Cyberbullying can take the form of taunting, hectoring, pestering, behaviors that were either tolerated or addressed decades ago. Not any longer. Rebuke, respond, retort with a riposte all at your own risk. You are on notice. I may be offended.

Great thoughts ofttimes inspire a cavalcade of reaction depending upon the subject matter. Rudeness, abruptness and discourtesy in delivery can invoke multitudes of reactions that in no wise invalidate the validity of the initial thought. The overly or hypersensitive recipient can recoil excessively and if the intention of the publisher of the idea is not taken into account, the potential for stifling speech is apparent.

What should be feared is free speech being trumped by one’s taking offense. This is a tough world – news that’s not exactly breaking headlines – and while protocol and decorum are certainly to be advanced and encouraged, not so if it limits discussion.
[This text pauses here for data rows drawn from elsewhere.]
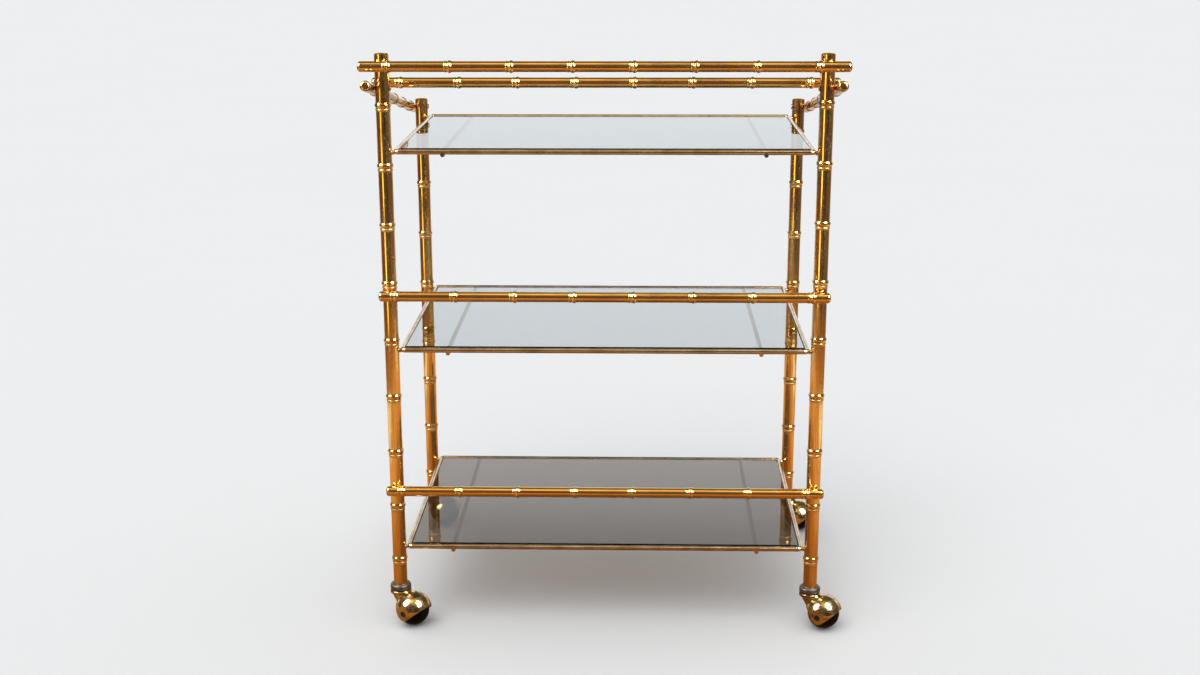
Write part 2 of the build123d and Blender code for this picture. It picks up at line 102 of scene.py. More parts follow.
# A material, or the world, while it is put together
class Recipe:
    def __init__(self, owner):
        owner.use_nodes = True
        self.owner = owner
        self.tree = owner.node_tree
        self.tree.nodes.clear()

    def add(self, kind, settings=None, sockets=None, out=0):
        node = self.tree.nodes.new("ShaderNode" + kind)
        for key, value in (settings or {}).items():
            setattr(node, key, value)
        for key, value in (sockets or {}).items():
            if isinstance(value, Channel):
                self.tree.links.new(value.socket, node.inputs[key])
            elif node.inputs[key].type == "RGBA":
                node.inputs[key].default_value = (*value[:3], 1.0)
            else:
                node.inputs[key].default_value = value
        return Channel(self, node.outputs[out]) if node.outputs else None

    def maths(self, operation, first, second):
        return self.add("Math", {"operation": operation}, {0: first, 1: second})

    def highest(self, first, second):
        return self.maths("MAXIMUM", first, second)

    # From one value to another while the input goes from low to high
    def span(self, value, low, high, atLow=0.0, atHigh=1.0):
        return self.add(
            "MapRange", {"interpolation_type": "SMOOTHSTEP"},
            {"Value": value, "From Min": low, "From Max": high, "To Min": atLow, "To Max": atHigh},
        )

    def fade(self, value, low, high, most=1.0):
        return self.span(value, low, high, most, 0.0)

    def blend(self, share, first, second):
        return self.add("Mix", {"data_type": "RGBA"}, {0: share, 6: first, 7: second}, out=2)

    def vector(self, operation, first, second):
        return self.add("VectorMath", {"operation": operation}, {0: first, 1: second})

    def scaled(self, vector, share):
        return self.add("VectorMath", {"operation": "SCALE"}, {0: vector, "Scale": share})

    def dot(self, first, second):
        return self.add("VectorMath", {"operation": "DOT_PRODUCT"}, {0: first, 1: second}, out="Value")

    def length(self, vector):
        return self.add("VectorMath", {"operation": "LENGTH"}, {0: vector}, out="Value")

    def place(self):
        return self.add("TexCoord", out="Object")

    def facingUp(self):
        return self.dot(self.add("TexCoord", out="Normal"), upward)

    def clouds(self, vector, m):
        if m["stretch"]:
            vector = self.vector("MULTIPLY", vector, m["stretch"])
        return self.add("TexNoise", None, {
            "Vector": vector,
            "Scale": m["scale"],
            "Detail": m["detail"],
            "Roughness": m["roughness"],
            "Distortion": m["distortion"],
        })

    def mask(self, vector, m):
        return self.span(self.clouds(vector, m), m["low"], m["high"])

    def specks(self, vector, m):
        distance = self.add("TexVoronoi", None, {"Vector": vector, "Scale": m["scale"]}, out="Distance")
        return self.fade(distance, m["core"], m["rim"])

    # A base value plus each named mask times its weight
    def total(self, weights, masks):
        result = weights["base"]
        for name, channel in masks.items():
            result = result + channel * weights[name]
        return result

    def bump(self, height, s):
        return self.add("Bump", None, {
            "Height": height, "Distance": s["bumpDepth"], "Strength": s["bumpStrength"],
        })

    def coat(self, s, colour, rough, height, metallic=0.0):
        return self.surface(self.add("BsdfPrincipled", None, {
            "Base Color": colour,
            "Metallic": metallic,
            "Roughness": rough,
            "Specular IOR Level": s["specular"],
            "Normal": self.bump(height, s),
        }))

    def surface(self, shader):
        self.add("OutputMaterial", None, {"Surface": shader})
        return self.owner


# Cloud pattern; low and high are the levels between which it turns into a mask
def cloudy(scale, detail, roughness=0.5, distortion=0.0, low=0.0, high=1.0, stretch=None):
    return {
        "scale": scale,
        "detail": detail,
        "roughness": roughness,
        "distortion": distortion,
        "low": low,
        "high": high,
        "stretch": stretch,
    }


# Cloud pattern drawn out along a tube, in waves per metre across and along it
def drawnOut(across, along, detail, roughness, distortion, low, high):
    return {"across": across, "along": along, **cloudy(1.0, detail, roughness, distortion, low, high)}


def newRecipe(name):
    return Recipe(bpy.data.materials.new(name))


def dress(nodeName, material):
    data = frame["nodes"][nodeName].data
    data.materials.clear()
    data.materials.append(material)


# Where a tube's axis runs, and how its rings are spaced along it
ringSearch = {"crestBand": 0.0001, "leastPitch": 0.02}


def tubeLine(nodeName, direction):
    low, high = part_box(nodeName)
    middle = (low + high) / 2
    aim = Vector(direction).normalized()
    reach = []
    for vertex in frame["nodes"][nodeName].data.vertices:
        offset = vertex.co - middle
        along = offset.dot(aim)
        reach.append(((offset - aim * along).length, along))
    crest = max(reach)[0] - ringSearch["crestBand"]
    marks = []
    for radius, along in sorted(reach, key=lambda pair: pair[1]):
        if radius > crest and (not marks or along - marks[-1] > ringSearch["leastPitch"]):
            marks.append(along)
    pitch = (marks[-1] - marks[0]) / (len(marks) - 1)
    return {"middle": middle, "aim": aim, "first": marks[0], "pitch": pitch}


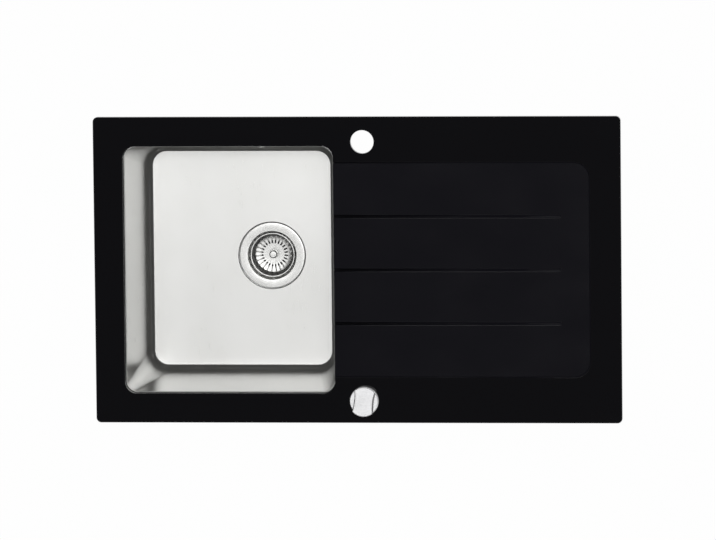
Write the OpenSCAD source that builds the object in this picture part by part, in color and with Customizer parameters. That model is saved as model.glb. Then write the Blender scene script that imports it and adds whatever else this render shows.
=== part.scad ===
// Inset kitchen sink: black glass top with a grooved drainer, a steel bowl bonded under it,
// a basket waste opened by a turning knob through a cable, an overflow and eight edge clamps.
// Millimetres. Origin in the middle of the glass, at the height of the worktop's surface.
// +X runs to the drainer, +Y to the tap hole at the back, +Z up.

/* [Glass top] */
// Length of the glass, left to right
glass_l = 860; // [840:5:1000]
// Depth of the glass, front to back
glass_d = 500; // [490:5:560]
// Thickness of the glass
glass_t = 10; // [8:1:12]
// Corner radius of the glass in plan
glass_corner_r = 8; // [4:1:16]
// Chamfer ground along the upper edges
glass_chamfer = 0.8; // [0.4:0.1:1.2]
// Width of glass that overhangs the worktop cut-out
overhang = 10; // [10:1:14]
// Thickness of the foam seal under the edge
seal_t = 2; // [2:0.5:4]
// Distance from the glass edge to the seal
seal_inset = 2; // [1:0.5:4]

/* [Drainer] */
// Depth of the drainer recess
drain_t = 1.5; // [1:0.1:2]
// Distance from the right edge of the glass to the recess
drain_margin_x = 51; // [40:1:80]
// Distance from the front and back edges to the recess
drain_margin_y = 75; // [70:1:100]
// Corner radius of the recess in plan
drain_corner_r = 26; // [15:1:40]
// Number of drainer grooves
groove_count = 3; // [1:2:3]
// Distance between grooves
groove_pitch = 87.5; // [60:0.5:95]
// Width of a groove
groove_w = 6; // [4:0.5:8]
// Depth of a groove below the recess
groove_t = 1.2; // [0.8:0.1:1.6]
// Distance from the recess's right end to the grooves
groove_end_gap = 46; // [35:1:90]

/* [Bowl] */
// Length of the bowl opening, left to right
bowl_l = 340; // [320:5:345]
// Distance from the front and back edges of the glass to the opening
bowl_margin_y = 50; // [47.5:0.5:60]
// Distance from the left edge of the glass to the opening
bowl_margin_x = 50; // [46:1:60]
// Depth of the bowl floor below the worktop
bowl_depth = 189; // [170:1:210]
// Plan corner radius at the opening
bowl_corner_r = 19; // [15:1:30]
// Plan corner radius of the flat floor
floor_corner_r = 20; // [15:1:30]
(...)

During my days as a young prosecutor we didn’t have in our quiver harassment, stalking and certainly not bullying laws per se. Courts were most vigilant over protecting the right to speak, encounter and participate in a host of behaviors that albeit rude and perhaps discourteous were to be tolerated. In fact, the only viable form of “harassment” was via the mail, thus invoking federal privileges attendant thereto.

Things changed. Boy, did they change. The focus was on the subjective reaction of the recipient and not on the right of the declarant and certainly not his intent. What we’re seeing now is a diminution of a focus on the declarant and a care for the sensibilities of the object or recipient of the untoward.

What could go wrong? Try political discussion being thwarted and truncated out of a fear of “intimidating” another. What constitutes a threat per se? Especially when the subject matter is provocative. And what discussion worth having isn’t? And with more and more people unable to critically think or formulate an argument and rebuttal, the tendency for discussions to get out of control increase greatly.